Chickpea, Coconut & Butternut Squash Stew

Prep time:
Cook time:
Total time:
Serves: 6
Adapted from Nigel Slater’s recipe for Chickpeas with pumpkin, lemongrass & cilantro


  • 2 to 3 tablespoons olive oil
  • 4 garlic cloves, chopped
  • 1-inch piece of ginger, grated or chopped fine
  • 1 (16-ounce) bag frozen butternut squash
  • 1 bay leaf
  • 2 teaspoons coriander
  • 2 teaspoons turmeric
  • ½ teaspoon cumin
  • Sea salt & freshly ground black pepper
  • 2 (15-ounce) cans chickpeas, drained & rinsed
  • 1 cup coconut milk
  • 1 teaspoon red pepper flakes
  • 2 limes


  1. Heat the oil in a pot over medium heat.
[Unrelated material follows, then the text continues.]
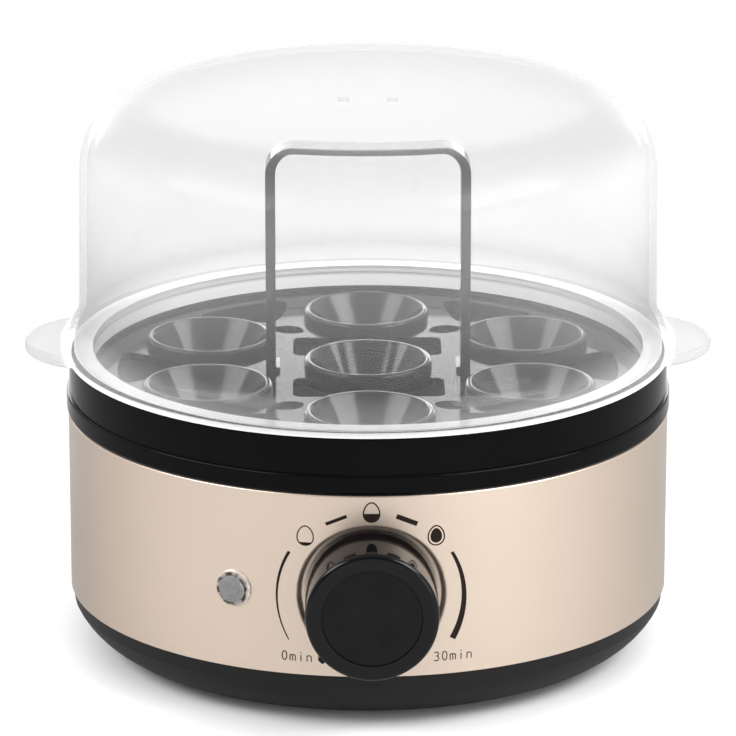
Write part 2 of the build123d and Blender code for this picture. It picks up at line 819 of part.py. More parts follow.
# Knob: a hollow cap on the shaft's flat, with an inlaid disc and a small pointer rib along its side
with BuildPart() as timer_knob:
    with BuildSketch(dial_plane(knob_back)):
        Circle(knob_radius)
    extrude(amount=knob_length)
    fillet(timer_knob.edges().sort_by(Axis.Y)[0], knob_edge_round)
    with BuildSketch(dial_plane(knob_back)):
        with Locations(Location((0, 0, 0), (0, 0, 90 - pointer_angle))):
            with Locations((knob_radius + (pointer_proud - knob_wall / 2) / 2, 0)):
                RectangleRounded(knob_wall / 2 + pointer_proud, pointer_width, pointer_round)
    extrude(amount=knob_length - knob_edge_round)
    with BuildSketch(dial_plane(knob_back)):
        Circle(knob_radius - knob_wall)
        Circle(knob_hub_radius, mode=Mode.SUBTRACT)
    extrude(amount=knob_inner - knob_back, mode=Mode.SUBTRACT)
    with BuildSketch(dial_plane(knob_back)):
        Circle(shaft_radius + running_gap / 2)
        with Locations((0, 2 * shaft_radius - shaft_flat + running_gap)):
            Rectangle(4 * shaft_radius, 2 * shaft_radius, mode=Mode.SUBTRACT)
    extrude(amount=knob_inner - knob_back, mode=Mode.SUBTRACT)
    with BuildSketch(dial_plane(cap_seat)):
        Circle(cap_radius + seat_gap / 2)
    extrude(amount=knob_front - cap_seat, mode=Mode.SUBTRACT)

with BuildPart() as knob_cap:
    with BuildSketch(dial_plane(cap_seat)):
        Circle(cap_radius)
    extrude(amount=cap_thickness)
    chamfer(knob_cap.edges().sort_by(Axis.Y)[0], seat_gap)

# Indicator: bezel through the band, lens, lamp and the push-on retainer behind
with BuildPart() as indicator_bezel:
    with BuildSketch(lamp_plane(seat_gap / 2)):
        Circle(bezel_radius)
    extrude(amount=bezel_proud)
    fillet(indicator_bezel.edges().group_by(lamp_axis)[-1], bezel_proud / 2)
    with BuildSketch(lamp_plane(seat_gap / 2)):
        Circle(bezel_tube_radius)
    extrude(amount=-bezel_length)
    with BuildSketch(lamp_plane(-lens_depth)):
        Circle(bezel_tube_radius - bezel_wall)
    extrude(amount=2 * lens_depth, mode=Mode.SUBTRACT)
    with BuildSketch(lamp_plane(-bezel_length)):
        Circle(lamp_radius + 2 * seat_gap)
    extrude(amount=2 * bezel_length, mode=Mode.SUBTRACT)

lens_radius = bezel_tube_radius - bezel_wall - seat_gap / 2
with BuildPart() as indicator_lens:
    with BuildSketch(lamp_plane(-lens_depth)):
        Circle(lens_radius)
    extrude(amount=lens_depth + bezel_proud + lens_dome)
    fillet(indicator_lens.edges().group_by(lamp_axis)[-1], lens_dome)

with BuildPart() as indicator_lamp:
    with BuildSketch(lamp_plane(-lens_depth - lead_gap)):
        Circle(lamp_radius)
    extrude(amount=-lamp_length)
    fillet(indicator_lamp.edges().group_by(lamp_axis)[-1], lamp_radius / 2)

retainer_sag = retainer_radius**2 / (2 * band_inner_radius)
with BuildPart() as lamp_retainer:
    with BuildSketch(lamp_plane(-band_thickness - retainer_sag - seat_gap / 2)):
        Circle(retainer_radius)
        Circle(bezel_tube_radius + running_gap, mode=Mode.SUBTRACT)
    extrude(amount=-retainer_thickness)

# Terminal block on the shell's floor, with one screw to each pole
block_x, block_y = block_position
pole_places = [(block_x + n * block_pitch, block_y) for n in (-1, 0, 1)]
bore_z = shell_floor_z + block_bore_height
block_top_z = shell_floor_z + block_height
with BuildPart() as terminal_block:
    with BuildSketch(Plane.XY.offset(shell_floor_z)):
        with Locations(block_position):
            RectangleRounded(block_length, block_width, case_wall)
    extrude(amount=block_height)
    with BuildSketch(Plane(origin=(block_x, block_y, bore_z), x_dir=(-1, 0, 0), z_dir=(0, 1, 0))):
        with GridLocations(block_pitch, 0, 3, 1):
            Circle(lead_radius + lead_gap)
    extrude(amount=block_width, both=True, mode=Mode.SUBTRACT)
    with BuildSketch(Plane.XY.offset(block_top_z)):
        with Locations(*pole_places):
            Circle(screw_radius + running_gap)
    extrude(amount=bore_z - block_top_z, mode=Mode.SUBTRACT)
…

Add the garlic and ginger, and sauté until fragrant, 60 to 90 seconds.
  2. Add the squash, bay leaf, coriander, turmeric, cumin, and enough water to the pot to cover the squash. Season with salt and pepper. Bring to a boil, then reduce to a simmer, and cook until the squash is tender, 8 to 10 minutes.
  3. Stir in the chickpeas, coconut milk, and red pepper flakes. Simmer 10 minutes more.
  4. Ladle the stew into bowls, and serve with a squeeze of fresh lime.